2. Para os nossos contemporâneos, esses livros possuem singular autoridade, porque são testemunho de vida, retrato da alma, escola de espiritualidade, mensagem autêntica de uma vida transformada pela graça.
I. Algumas características
1. Fruto da obediência
a) Os escritos teresianos são ocasionais; nasceram apesar da repugnância natural da autora; ela, que teria contado a todo o mundo os seus pecados, sentia um pudor instintivo de manifestar as graças do Senhor.
b) As primeiras páginas espirituais nasceram da necessidade de dar a conhecer o estado de sua alma diante da irrupção das graças e da desconfiança dos confessores. Na primeira vez pôde apenas sublinhar algumas frases de um livro que expressava os sentimentos do seu estado de oração (V 23,12-167).
c) Depois, para cada livro houve sempre o convite da obediência; as instâncias de suas filhas, do confessor ou superior obrigavam-na a escrever. Ela protestava docemente, pedindo que a deixassem “fiar a sua roca e a seguir seu coro...” (Cf. V 10,7).
2. Retrato de sua alma
a) Em todos os livros teresianos predomina o caráter autobiográfico, vivencial, de testemunho; neles verte a sua pessoa e a sua vida.
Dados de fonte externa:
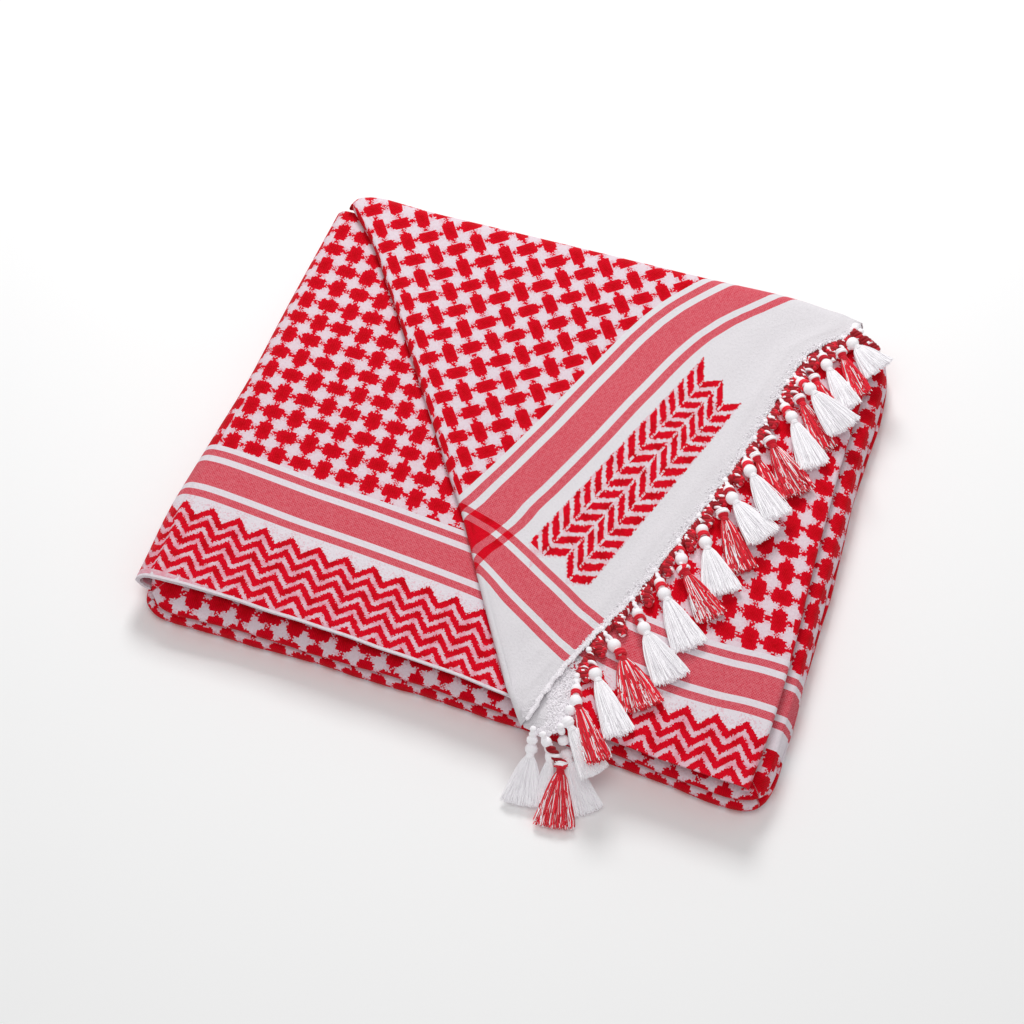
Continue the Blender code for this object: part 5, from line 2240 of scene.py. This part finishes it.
@dataclass
class TasselMaker:
    """Makes the tassels: wound heads on knotted yarn, with fanned skirts of strands."""

    corner: TurnedCorner
    tree: NodeTree
    yarn: Material
    root_offset: float = 0.060
    skirt_reach: float = 0.3  # how far a skirt's strands run past its solid
    braid: float = 0.66
    braid_turns: float = 2.6  # for each check
    last_braid: float = -8.5  # no braid shows past this distance to the front
    strands_per_width: float = 220.0
    strand: float = 0.020
    skirt_thickness: float = 0.34
    skirt_spread: float = 1.22
    skirt_root: float = 0.10
    uneven: float = 0.045
    white_wave: float = 0.04
    red_wave: float = 0.075
    odd_share: float = 0.32  # how many strands of a red skirt are nearly white
    bead_width: float = 0.54

    def hem_line(self, leaf: Leaf) -> Array:
        """Plan points along one edge of the corner.

        Args:
            leaf: which edge.

        Returns:
            The points, as rows of two.
        """
        rows = spline(FLAP_SECTIONS, 200)
        if leaf is Leaf.UPPER:
            return rows[:, 2:4]
        if leaf is Leaf.UNDER:
            return rows[:, 4:6]
        steps = np.linspace(0, 1, 41)[:, None]
        return rows[-1, 0:2] * (1 - steps) + rows[-1, 4:6] * steps

    def root(self, tassel: Tassel) -> Array:
        """The middle of the root knot, just off the nearest point of its hem.

        Args:
            tassel: its row of the table.

        Returns:
            The place in checks.
        """
        line = self.hem_line(tassel.leaf)
        wanted = np.array([tassel.root_x, tassel.root_y])
        nearest = int(np.argmin(np.linalg.norm(line - wanted, axis=1)))
        point = line[nearest]
        run = line[min(nearest + 1, len(line) - 1)] - line[max(nearest - 1, 0)]
        along = run / np.linalg.norm(run)
        outward = np.array([along[1], -along[0]])
        if outward @ np.array(turned(tassel.neck_turn).to_2d()) < 0:
            outward = -outward
        x, y = np.array([point[0]]), np.array([point[1]])
        place = self.corner.on_stack(x, y, np.array([PACK / 2]))[0]
        return place + np.array([*outward, 0.0]) * (self.root_offset + GAP)

    def build(self, tassel: Tassel, seed: int) -> Object:
        """One tassel as a single piece.

        Args:
            tassel: its row of the table.
            seed: what its random strands start from.

        Returns:
            The linked piece.
        """
        hung = np.array([tassel.root_x, tassel.root_y, 0.0])
        bead = hung + np.array(turned(tassel.neck_turn)) * (tassel.neck + self.root_offset)
        bead[2] = tassel.bead_z
        end = bead + np.array(turned(tassel.skirt_turn)) * (tassel.skirt + self.skirt_reach)
        end[2] = tassel.end_z
        pile = Pile()
        self.wind_head(pile, tassel, bead, end)
        self.wind_braid(pile, tassel, seed)
        head = pile.mesh(tassel.name + "_head")
        head.materials.append(self.yarn)
        skirt = self.grow_skirt(tassel, bead, end, seed)
        return joined(tassel.name + "_yarn", [head, skirt])

    def wind_head(self, pile: Pile, tassel: Tassel, bead: Array, end: Array) -> None:
        """Winds the root knot, the parts of the head and the yarn that ties the skirt.

        Args:
            pile: what gathers the shapes.
            tassel: its row of the table.
            bead: the end of its neck.
            end: the end of its skirt.
        """
        size = min(1.0, 0.55 + 0.45 * tassel.width)
        neck = Neck(self.root(tassel), bead, end, self.bead_width * size)
        pile.bead(neck.root + neck.way * 0.02, neck.way, 0.30, 0.30, 0.0, 3, 0.12)
        pile.bead(neck.root - neck.way * 0.14 + RISE, neck.way, 0.26, 0.26, 0.0, 3, 0.12)
        for part in tassel.head.value:
            part.wind(pile, neck)
        pile.wraps(bead + neck.down * 0.29, neck.down, 0.135 * size, 0.035, 3, float(tassel.red))

    def wind_braid(self, pile: Pile, tassel: Tassel, seed: int) -> None:
        """Winds the knotted braid that hangs from the under leaf beside a tassel.

        Args:
            pile: what gathers the shapes.
            tassel: its row of the table.
            seed: what the braid's small differences start from.
        """
        if tassel.leaf is Leaf.TIP or tassel is TASSELS[-1] or tassel.root_y < self.last_braid:
            return
        following = TASSELS[tassel.number]
        draw = np.random.default_rng(seed)
        here, there = self.root(tassel), self.root(following)
        root = (here + there) / 2
        way = np.array(turned((tassel.neck_turn + following.neck_turn) / 2 + draw.uniform(-9, 9)))
        start = root - way * 0.12
        start[2] = FLAP_BASE + 0.13
        end = root + way * (self.braid + draw.uniform(-0.12, 0.12))
        end[2] = FLAP_BASE + 0.15
        if tassel is TASSELS[0]:  # the cord and the knots at the hem's back end
            pile.twist(root + [0.0, 0.10, 0.30], root + [1.25, -0.30, 0.05], 0.13, 0.085, 3.0,
                       (1.0, 0.7, 0.9))
            pile.bead(root + [0.0, 0.36, 0.14], way, 0.30, 0.34, 0.0, 3, 0.12)
            pile.bead(root + [0.02, 0.60, 0.02], way, 0.36, 0.40, 0.0, 3, 0.12)
        low = np.array([0.0, 0.0, FLAP_BASE + 0.11])
        cord_start, cord_end = here * LEVEL + low, there * LEVEL + low
        along = float(np.linalg.norm(cord_end - cord_start))
        pile.twist(cord_start, cord_end, 0.10, 0.08, self.braid_turns * along, (1.0, 0.75, 1.0))
        pile.twist(start, end, 0.12, 0.085, self.braid_turns * self.braid, (1.0, 0.68, 1.0, 0.85))
        side = np.array([-way[1], way[0], 0.0])
        for step, over in ((0.22, 0.10), (0.5, -0.12), (0.78, 0.08)):
            knot = start + (end - start) * step + side * over
            pile.wraps(knot, way + side * over * 4, 0.12, 0.06, 2, draw.choice((0.6, 0.85, 1.0)))
        pile.bead(end, way, 0.26, 0.30, 0.8, 3, 0.2)

    def grow_skirt(self, tassel: Tassel, bead: Array, end: Array,
                   seed: int) -> Mesh:
        """Fans the strands out from under the bead.

        Args:
            tassel: its row of the table.
            bead: the end of its neck.
            end: the end of its skirt.
            seed: what its random strands start from.

        Returns:
            The strands' mesh, at its place.
        """
        way = end - bead
        length = float(np.linalg.norm(way))
        way = way / length
        start = bead + way * 0.20
        mesh = grown(self.tree, {
            "Strands": int(self.strands_per_width * (0.45 + 0.55 * tassel.width)),
            "Length": (length - 0.18) * CHECK,
            "Width": self.skirt_spread * tassel.width * CHECK,
            "Root": self.skirt_root * CHECK,
            "Thickness": self.skirt_thickness * CHECK,
            "Radius": self.strand * CHECK,
            "Uneven": self.uneven,
            "Wave": (self.red_wave if tassel.red else self.white_wave) * CHECK,
            "Odd share": self.odd_share if tassel.red else 0.0,
            "Main red": float(tassel.red),
            "Seed": seed,
            "Material": self.yarn,
        })
        x_way = Vector(way)
        y_way = Vector((0, 0, 1)).cross(x_way).normalized()
        z_way = x_way.cross(y_way)
        turn = Matrix((x_way, y_way, z_way)).transposed().to_4x4()
        mesh.transform(Matrix.Translation(Vector(start) * CHECK) @ turn)
        return mesh


def joined(name: str, meshes: Sequence[Mesh]) -> Object:
    """Joins meshes that share one material into one smooth, outward-facing piece.

    Args:
        name: the piece's name.
        meshes: what it is made of.

    Returns:
        The linked object.
    """
    bm = bmesh.new()
    for mesh in meshes:
        bm.from_mesh(mesh)
    bmesh.ops.recalc_face_normals(bm, faces=bm.faces)
    made = bpy.data.meshes.new(name)
    bm.to_mesh(made)
    bm.free()
    for material in meshes[0].materials:
        made.materials.append(material)
    made.shade_smooth()
    piece = bpy.data.objects.new(name, made)
    bpy.context.scene.collection.objects.link(piece)
    return piece


# ---------------------------------------------------------------- the studio
Place = tuple[float, float, float]


@dataclass(frozen=True)
class Lamp:
    """One soft square light that looks at the middle of the stack."""

    name: str
    place: Place
    size: float
    power: float

    def hang(self) -> None:
        """Hangs the light in the scene."""
        data = bpy.data.lights.new(self.name, "AREA")
        data.size = self.size
        data.energy = self.power
        light = bpy.data.objects.new(self.name, data)
        light.location = self.place
        light.rotation_mode = "QUATERNION"
        light.rotation_quaternion = Vector(self.place).to_track_quat("Z", "Y")
        bpy.context.scene.collection.objects.link(light)


@dataclass
class Studio:
    """The pale floor, the soft light and the camera."""

    lens: float = 87.89
    sensor: float = 36.0
    heading: float = 20.15
    elevation: float = 56.37
    distance: float = 99.45
    target: Place = (-0.15, -2.82, STACK_HEIGHT)
    clip: tuple[float, float] = (0.05, 20.0)
    floor_half: float = 6.0
    floor_depth: float = 0.0001  # how far under the stack it lies
    floor_shade: float = 0.97
    floor_roughness: float = 0.9
    floor_gloss: float = 0.1
    glow: float = 0.42  # the light from all round
    lamps: tuple[Lamp, ...] = (
        Lamp("key", (-0.28, 0.78, 0.95), 0.42, 8.7),
        Lamp("fill", (0.06, -0.40, 1.36), 0.7, 4.3),
    )

    def place_camera(self) -> None:
        """Puts the camera at its place and makes it the scene's own."""
        across, up = radians(self.heading), radians(self.elevation)
        back = Vector((sin(across) * cos(up), -cos(across) * cos(up), sin(up)))
        data = bpy.data.cameras.new("camera")
        data.lens = self.lens
        data.sensor_width = self.sensor
        data.clip_start, data.clip_end = self.clip
        camera = bpy.data.objects.new("camera", data)
        camera.location = (Vector(self.target) + back * self.distance) * CHECK
        camera.rotation_mode = "QUATERNION"
        camera.rotation_quaternion = back.to_track_quat("Z", "Y")
        bpy.context.scene.collection.objects.link(camera)
        bpy.context.scene.camera = camera

    def lay_floor(self) -> None:
        """A wide pale floor just under the stack."""
        mesh = bpy.data.meshes.new("floor")
        half = self.floor_half
        corners = [(-half, -half), (half, -half), (half, half), (-half, half)]
        mesh.from_pydata([(x, y, -self.floor_depth) for x, y in corners], [], [(0, 1, 2, 3)])
        floor = bpy.data.objects.new("floor", mesh)
        material = bpy.data.materials.new("pale_floor")
        material.use_nodes = True
        shader = material.node_tree.nodes["Principled BSDF"]
        shader.inputs["Base Color"].default_value = (*(self.floor_shade,) * 3, 1.0)
        shader.inputs["Roughness"].default_value = self.floor_roughness
        shader.inputs["Specular IOR Level"].default_value = self.floor_gloss
        mesh.materials.append(material)
        bpy.context.scene.collection.objects.link(floor)

    def light(self) -> None:
        """Soft studio light, a little stronger from the left and the back."""
        world = bpy.data.worlds.new("studio")
        world.use_nodes = True
        background = world.node_tree.nodes["Background"]
        background.inputs["Color"].default_value = (1, 1, 1, 1)
        background.inputs["Strength"].default_value = self.glow
        bpy.context.scene.world = world
        for lamp in self.lamps:
            lamp.hang()
        bpy.context.scene.view_settings.view_transform = "Standard"

    def build(self) -> None:
        """Sets the whole studio up."""
        self.place_camera()
        self.lay_floor()
        self.light()


# ---------------------------------------------------------------- the whole
FIRST_SEED, SEED_STEP = 11, 7  # what the first tassel's strands start from, and the step on


def report(piece: Object) -> None:
    """Reports a finished piece."""
    log.info("%s: %d faces", piece.name, len(piece.data.polygons))


def main() -> None:
    """Dresses the frame."""
    for old in [o for o in bpy.data.objects if o.name in ("Cube", "Light", "Camera")]:
        bpy.data.objects.remove(old)
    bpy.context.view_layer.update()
    groups = PatternGroups.build()
    stack_cloth = STACK_FINISH.material("checked_cotton", groups)
    corner_cloth = CORNER_FINISH.material("corner_cotton", groups)
    core_cloth = CORE_FINISH.material("folded_cotton", groups)
    core = FoldedCore().build()
    panel = UpperPanel().build()
    corner_maker = TurnedCorner()
    corner = corner_maker.build()
    dressing = [
        (core, "folded_core", "checked_cotton", core_cloth),
        (panel, "upper_panel", "bordered_cotton", stack_cloth),
        (corner, "turned_corner", "corner_cotton", corner_cloth),
    ]
    for cloth, node, slot, material in dressing:
        cloth.piece.data.materials.append(material)
        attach(cloth.piece, BODY)
        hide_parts(node)
        report(cloth.piece)
    yarn = YarnFinish().material()
    maker = TasselMaker(corner_maker, StrandTree().build(), yarn)
    fuzz = HemFuzz(FuzzTree().build(), yarn).build(corner_maker)
    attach(fuzz, BODY)
    report(fuzz)
    for n, tassel in enumerate(TASSELS):
        piece = maker.build(tassel, FIRST_SEED + SEED_STEP * n)
        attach(piece, BODY)
        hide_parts(tassel.name)
        report(piece)
    Studio().build()


if __name__ == "__main__":
    logging.basicConfig(level=logging.INFO)
    main()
Diante da identidade dos seus sentimentos com as páginas que escreve, chega afirmar: “É a minha alma...”
b) Os que não a conheceram em vida puderam afirmar que seus escritos refletiam sua vida, sua figura; para os que a conheciam, a leitura dos seus livros tornavam-na viva e palpitante, quase presente, com sua voz e sua força de convicção. Assim escreverá Frei Luís de León, na introdução da edição princeps:
“Não conheci nem vi a Madre Teresa...; mas agora eu a conheço e a vejo quase sempre em duas imagens vivas que nos deixou de si, a saber: suas filhas e seus livros”.
Outros contemporâneos afirmavam:
“Quando leio os seus livros, tenho a impressão de escutar a sua própria voz”; “não vi duas imagens tão parecidas entre si como seus livros e sua figura”.
3. Testemunho da experiência
a) Não são escritos intelectuais, pesados, estruturados, com esquemas prévios e citações; a vida corre a caudais, superando qualquer esquematismo; reflete uma experiência viva e imediata.
b) Todos são como uma longa carta, íntima e pessoal, em que Teresa conta ao leitor a história da sua vida, para atraí-lo à mesma experiência divina. A sinceridade do seu testemunho garante inclusive o realismo e a veracidade dos fatos extraordinários que narra.
4. Força carismática
a) Possuem algo de sobrenatural e carismático. A própria autora chega a afirmar que um impulso sobrenatural facilita a sua expressão e guia a sua pena (V 14, 9) e até a obriga a proclamar em voz alta as suas experiências (V 27,13).
b) Essa força carismática é o reflexo da carga sobrenatural de sua vida:
· pela experiência mística excepcional de seu itinerário espiritual;
· pelo dom que teve de expressar com clareza mistérios e realidades inefáveis (V 17,5; 19,13).
· pelo dom que possuem seus escritos para atrair o leitor ao círculo de sua experiência.
5. As fontes
As fontes escritas do pensamento teresiano são escassas e indeterminadas. Somente algumas merecem especial menção:
a) A Sagrada Escritura
· Seu amor pela Palavra de Deus foi proverbial. Por uma verdade da Escritura, dizia, teria dado a sua vida (V 33,5). De um seu diálogo com o Cristo transmitiu-nos estas palavras: “Todo o mal que vem ao mundo decorre de não conhecerem as verdades da Escritura com clareza” (V 40,1-2).
· Para ela, a Escritura será norma da verdade e segurança nas suas experiências. Recebe do Senhor a graça de penetrar o sentido íntimo de alguns textos. Apoia sua doutrina espiritual sobre algumas frases fundamentais.
· Seus livros preferidos são os Evangelhos, as Cartas paulinas, o Cântico dos Cânticos, os Salmos.
b) As alusões a outros livros espirituais têm menor importância:
· alguns textos dos Padres: Agostinho, Jerônimo e Gregório;
· o livro da Imitação de Cristo;
· alguns espirituais franciscanos, entre eles o Terceiro Abecedário, de Francisco de Osuna; a Subida do Monte Sião, de Bernardino de Laredo; o Livro da oração, de Pedro de Alcântara;
· a Vida de Cristo, do monge cartuxo Landulfo de Saxônia.
c) Constituem, portanto, fontes principais de seus escritos:
· Sua vasta experiência pessoal, humana e sobrenatural;
· sua capacidade de assimilar escritos, leituras, sermões, conversas;
· a penetração pessoal, com fé vivíssima e lúcida, do mistério da existência cristã na Igreja.
d) Em alguns escritos não só assimila, mas também contesta opiniões correntes que julga errôneas. Disso decorre a sentido polêmico de algumas páginas:
· sobre a humanidade de Cristo na vida espiritual (V 22).
· sobre a dignidade e prerrogativas da mulher (CE 4).
sobre a apologia da oração (C 19-24).